↓↓↓
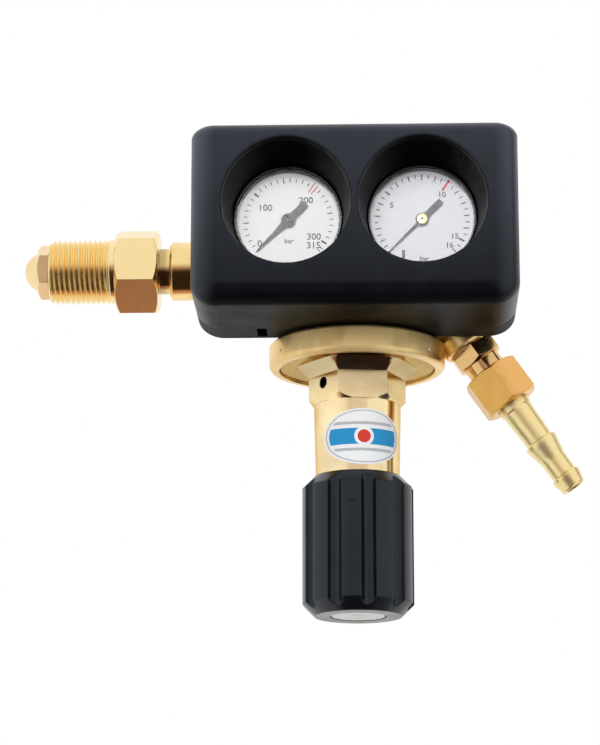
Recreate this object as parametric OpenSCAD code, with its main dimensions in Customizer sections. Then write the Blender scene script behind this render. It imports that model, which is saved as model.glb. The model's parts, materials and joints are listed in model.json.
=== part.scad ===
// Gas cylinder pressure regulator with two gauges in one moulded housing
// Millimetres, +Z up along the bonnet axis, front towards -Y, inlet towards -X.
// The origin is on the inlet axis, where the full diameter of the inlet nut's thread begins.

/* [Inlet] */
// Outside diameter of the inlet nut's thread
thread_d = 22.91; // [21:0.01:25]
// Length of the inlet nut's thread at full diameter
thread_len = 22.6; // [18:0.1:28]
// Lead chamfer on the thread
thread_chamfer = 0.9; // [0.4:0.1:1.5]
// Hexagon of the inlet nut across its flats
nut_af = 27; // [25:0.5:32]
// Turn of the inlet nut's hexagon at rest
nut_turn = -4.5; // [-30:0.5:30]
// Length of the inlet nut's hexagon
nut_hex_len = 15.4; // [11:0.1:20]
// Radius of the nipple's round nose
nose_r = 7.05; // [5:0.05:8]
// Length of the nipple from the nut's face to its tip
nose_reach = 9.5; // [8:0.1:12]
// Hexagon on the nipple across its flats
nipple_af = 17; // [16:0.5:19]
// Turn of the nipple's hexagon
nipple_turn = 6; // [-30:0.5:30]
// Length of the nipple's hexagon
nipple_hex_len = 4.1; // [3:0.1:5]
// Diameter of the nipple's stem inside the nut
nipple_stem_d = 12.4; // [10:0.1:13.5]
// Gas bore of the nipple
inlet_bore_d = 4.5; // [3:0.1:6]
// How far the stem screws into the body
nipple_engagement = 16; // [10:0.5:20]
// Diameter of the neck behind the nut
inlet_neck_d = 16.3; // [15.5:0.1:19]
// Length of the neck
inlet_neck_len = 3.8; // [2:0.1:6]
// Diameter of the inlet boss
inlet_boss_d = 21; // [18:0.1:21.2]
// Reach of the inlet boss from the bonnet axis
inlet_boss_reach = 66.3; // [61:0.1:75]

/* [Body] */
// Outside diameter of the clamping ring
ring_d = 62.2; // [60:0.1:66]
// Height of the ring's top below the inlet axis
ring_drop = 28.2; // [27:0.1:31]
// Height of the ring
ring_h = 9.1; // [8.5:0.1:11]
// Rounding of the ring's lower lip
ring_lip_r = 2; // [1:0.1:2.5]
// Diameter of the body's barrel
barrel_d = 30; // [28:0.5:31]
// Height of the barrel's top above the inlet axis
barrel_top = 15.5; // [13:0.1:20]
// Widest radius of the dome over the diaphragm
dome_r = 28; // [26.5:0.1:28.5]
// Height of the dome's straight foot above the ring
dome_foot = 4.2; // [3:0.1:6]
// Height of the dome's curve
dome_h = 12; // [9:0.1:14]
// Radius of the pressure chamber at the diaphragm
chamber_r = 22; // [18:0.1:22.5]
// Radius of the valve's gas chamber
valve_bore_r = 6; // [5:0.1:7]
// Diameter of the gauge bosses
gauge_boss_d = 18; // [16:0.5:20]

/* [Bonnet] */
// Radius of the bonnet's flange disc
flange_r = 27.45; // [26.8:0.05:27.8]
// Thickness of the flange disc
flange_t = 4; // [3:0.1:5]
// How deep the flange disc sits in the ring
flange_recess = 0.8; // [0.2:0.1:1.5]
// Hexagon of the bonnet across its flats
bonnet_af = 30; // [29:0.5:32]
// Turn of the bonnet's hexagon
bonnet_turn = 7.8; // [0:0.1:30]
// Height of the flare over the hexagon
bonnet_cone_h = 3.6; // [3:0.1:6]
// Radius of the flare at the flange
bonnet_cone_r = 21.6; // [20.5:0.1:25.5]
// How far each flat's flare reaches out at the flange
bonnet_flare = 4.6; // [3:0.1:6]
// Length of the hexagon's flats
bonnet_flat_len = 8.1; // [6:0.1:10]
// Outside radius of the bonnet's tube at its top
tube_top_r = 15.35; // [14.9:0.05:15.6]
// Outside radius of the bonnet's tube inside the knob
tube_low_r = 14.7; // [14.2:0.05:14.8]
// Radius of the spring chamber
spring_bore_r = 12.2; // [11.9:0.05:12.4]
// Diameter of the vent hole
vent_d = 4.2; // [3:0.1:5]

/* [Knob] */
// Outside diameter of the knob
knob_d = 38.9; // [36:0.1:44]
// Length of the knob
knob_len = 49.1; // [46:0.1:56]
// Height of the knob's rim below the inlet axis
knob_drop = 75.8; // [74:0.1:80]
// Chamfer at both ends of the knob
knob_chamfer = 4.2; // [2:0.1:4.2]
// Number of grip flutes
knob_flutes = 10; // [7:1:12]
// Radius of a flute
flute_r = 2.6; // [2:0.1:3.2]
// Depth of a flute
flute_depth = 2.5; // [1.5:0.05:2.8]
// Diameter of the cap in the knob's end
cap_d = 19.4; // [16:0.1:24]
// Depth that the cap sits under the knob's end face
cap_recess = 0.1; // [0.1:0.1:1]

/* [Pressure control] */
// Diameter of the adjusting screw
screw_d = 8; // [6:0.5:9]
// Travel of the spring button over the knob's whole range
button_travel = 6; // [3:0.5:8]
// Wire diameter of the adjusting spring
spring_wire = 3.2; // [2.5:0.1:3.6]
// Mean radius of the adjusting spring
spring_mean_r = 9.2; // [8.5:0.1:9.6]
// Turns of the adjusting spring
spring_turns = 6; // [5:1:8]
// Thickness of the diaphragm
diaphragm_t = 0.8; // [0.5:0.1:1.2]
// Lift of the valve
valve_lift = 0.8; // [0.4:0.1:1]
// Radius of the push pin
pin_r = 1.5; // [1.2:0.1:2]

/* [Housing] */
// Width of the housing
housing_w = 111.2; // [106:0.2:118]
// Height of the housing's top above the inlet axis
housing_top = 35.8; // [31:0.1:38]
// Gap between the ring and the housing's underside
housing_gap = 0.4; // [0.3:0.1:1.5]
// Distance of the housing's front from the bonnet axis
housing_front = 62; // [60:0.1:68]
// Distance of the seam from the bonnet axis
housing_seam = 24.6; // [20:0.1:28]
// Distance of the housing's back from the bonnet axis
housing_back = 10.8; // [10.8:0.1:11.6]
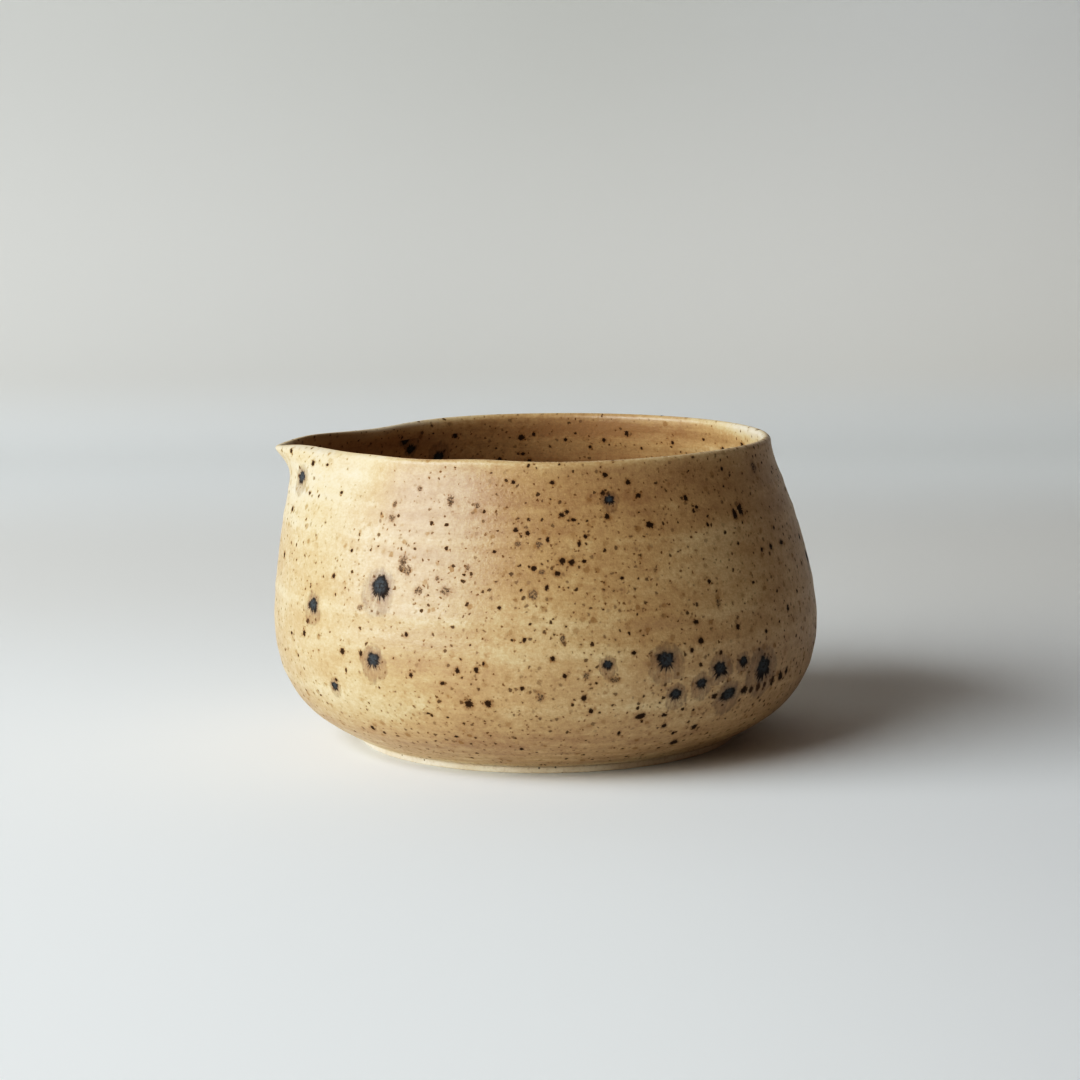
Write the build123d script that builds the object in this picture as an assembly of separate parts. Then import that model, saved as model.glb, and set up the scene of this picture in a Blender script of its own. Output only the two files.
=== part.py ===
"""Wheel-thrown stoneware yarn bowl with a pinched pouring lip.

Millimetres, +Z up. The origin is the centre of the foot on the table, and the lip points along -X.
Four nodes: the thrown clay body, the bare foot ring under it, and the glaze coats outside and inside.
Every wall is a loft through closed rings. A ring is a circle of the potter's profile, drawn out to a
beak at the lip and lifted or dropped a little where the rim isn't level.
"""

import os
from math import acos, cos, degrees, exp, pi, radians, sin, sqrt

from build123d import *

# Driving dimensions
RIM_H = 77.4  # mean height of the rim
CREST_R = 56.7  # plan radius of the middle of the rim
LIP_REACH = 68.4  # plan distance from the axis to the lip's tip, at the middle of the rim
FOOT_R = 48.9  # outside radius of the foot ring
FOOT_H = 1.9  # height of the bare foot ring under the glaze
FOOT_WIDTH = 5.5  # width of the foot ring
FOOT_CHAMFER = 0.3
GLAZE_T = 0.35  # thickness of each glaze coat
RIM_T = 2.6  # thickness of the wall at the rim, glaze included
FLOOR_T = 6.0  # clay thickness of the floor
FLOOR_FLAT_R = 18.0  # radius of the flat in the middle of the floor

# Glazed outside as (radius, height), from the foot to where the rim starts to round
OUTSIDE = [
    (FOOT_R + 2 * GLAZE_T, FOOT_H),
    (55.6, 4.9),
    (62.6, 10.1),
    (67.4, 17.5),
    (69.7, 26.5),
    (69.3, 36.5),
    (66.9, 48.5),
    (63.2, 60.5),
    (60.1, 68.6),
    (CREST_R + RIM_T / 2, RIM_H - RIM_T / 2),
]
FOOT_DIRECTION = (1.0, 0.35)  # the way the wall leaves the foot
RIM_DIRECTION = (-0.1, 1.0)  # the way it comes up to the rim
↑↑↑
Task description>
Using the entries shown above, reproduce verbatim the lines from the line bearing "Write the build123d" to the line bearing "pinched pouring lip.", inclusive.

Reply to the exercise>
Write the build123d script that builds the object in this picture as an assembly of separate parts. Then import that model, saved as model.glb, and set up the scene of this picture in a Blender script of its own. Output only the two files.
=== part.py ===
"""Wheel-thrown stoneware yarn bowl with a pinched pouring lip.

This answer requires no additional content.